La fonction culturelle est la raison d'être même de l’Etat musulman ; il faut entendre par là, la transmission et l'établissement de la parole de Dieu dans le monde d'ici bas. Il est du devoir de chaque musulman et à forciori du devoir de l'Etat, non seulement de se conformer à la loi divine dans le comportement quotidien, mais aussi d'organiser des missions étrangères pour faire connaitre aux autres ce que signifie l'islam. Là, le principe de base est celui que donne le Saint Coran : " Pas de contrainte, en religion " (Ste la vache / V.256). Loin d'impliquer une léthargie, une indifférence, ce principe invite, au contraire, à une lutte perpétuelle et désintéressée, celle de la persuation. Mais l'on ne peut réaliser ce noble but que par la libération des corps et des esprits du monstre de ce siècle qu'est : la culture occidentale.
La culture de type occidental (malgré les efforts de chrétiens isolés à cause de la sclérose des églises qui ont été incapables d'orienter les sciences et d'instaurer la justice sociale) est, dans l'ensemble, positiviste dans les sciences et nihiliste dans la littérature et les arts. Dans les deux cas, elle n'aide pas l'homme à trouver le sens de sa vie et de son histoire. C'est pourquoi elle conduit à l'individualisme, avec ses évasions et ses violences, et aux "équilibres de la terreur" entre les nations.
Ceci étant, serons-nous capables, de proposer et de réaliser à partir des principes de l'Islam, un autre modèle de culture ? Un autre modèle de communication ? Où ce que l'on diffusera en priorité, ce ne sont pas les crimes ou les perversions, mais les faits révélant ce qui est en train de naître et de se développer dans la profondeur des peuples, pour créer un avenir à visage humain, c'est-à-dire divin. Alors régnera sur le monde une véritable " sharia", une loi islamique, qui n'est pas répression, mais au contraire, et d'abord : justice sociale, mise à la disposition de chacun, de tous les moyens techniques, spirituels, pour lui permettre de déployer pleinement toutes les possibilité que Dieu lui a données pour les exercer dans " la voie juste", indiquée par Dieu pour réaliser son royaume sur la terre.

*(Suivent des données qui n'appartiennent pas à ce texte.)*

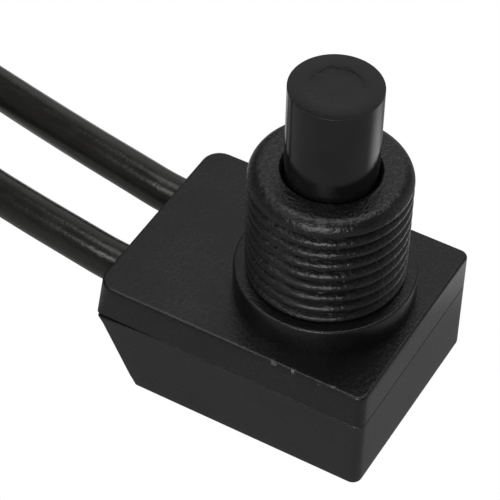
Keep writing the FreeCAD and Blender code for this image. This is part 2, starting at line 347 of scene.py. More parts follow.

Oui, si l'on ne se contente pas de réciter des fragments du Coran, toujours les mêmes, triés depuis mille ans, mais si on relit le message dans sa totalité organique, vivante. Si l'on ne confond pas le Coran, parole divine de la révélation, avec la parole humaine des traditions. Si l'on n'oublie pas que chaque verset révélé est "descendu" pour répondre aux problèmes concrets posés à un peuple, à un moment de son histoire, et que la valeur éternelle de ces versets tient précisément à ce qu'elle n'est pas une formule abstraite, mais une réponse vivante à une question vivante, et qu'elle conserve pour nous, après plus de quatorze siècles , sa valeur éternelle d'interpellation pour nous appeler à découvrir, à partir d'elle, une réponse vivante aux questions vivantes de notre aujourd'hui. Si nous n'oublions pas, comme nous le rappelle si souvent le texte coranique, qu'un Dieu transcendant parle un " langage" qui déborde celui des hommes : celui de la parabole, pour orienter notre recherche de la vérité, et non pour nous la donner toute faite. Si nous nous souvenons que les Compagnons du prophète, les califes bien guidés, les grands jurisconsultes du passé, ont su, en créateurs responsables, trouver des solutions aux problèmes inédits de leur temps dans un Etat fort différent de ce qu'était la communauté de Médine et que, leur être fidèle , ce n'est pas répéter leur paroles mais imiter leur exemple, leur démarche créatrice et responsables : ils ont su résoudre, dans la voie juste de Dieu, les problèmes de leur temps: ils ne nous ont pas transmis des recettes passe-partout, mais une méthode pour faire face au nouveau.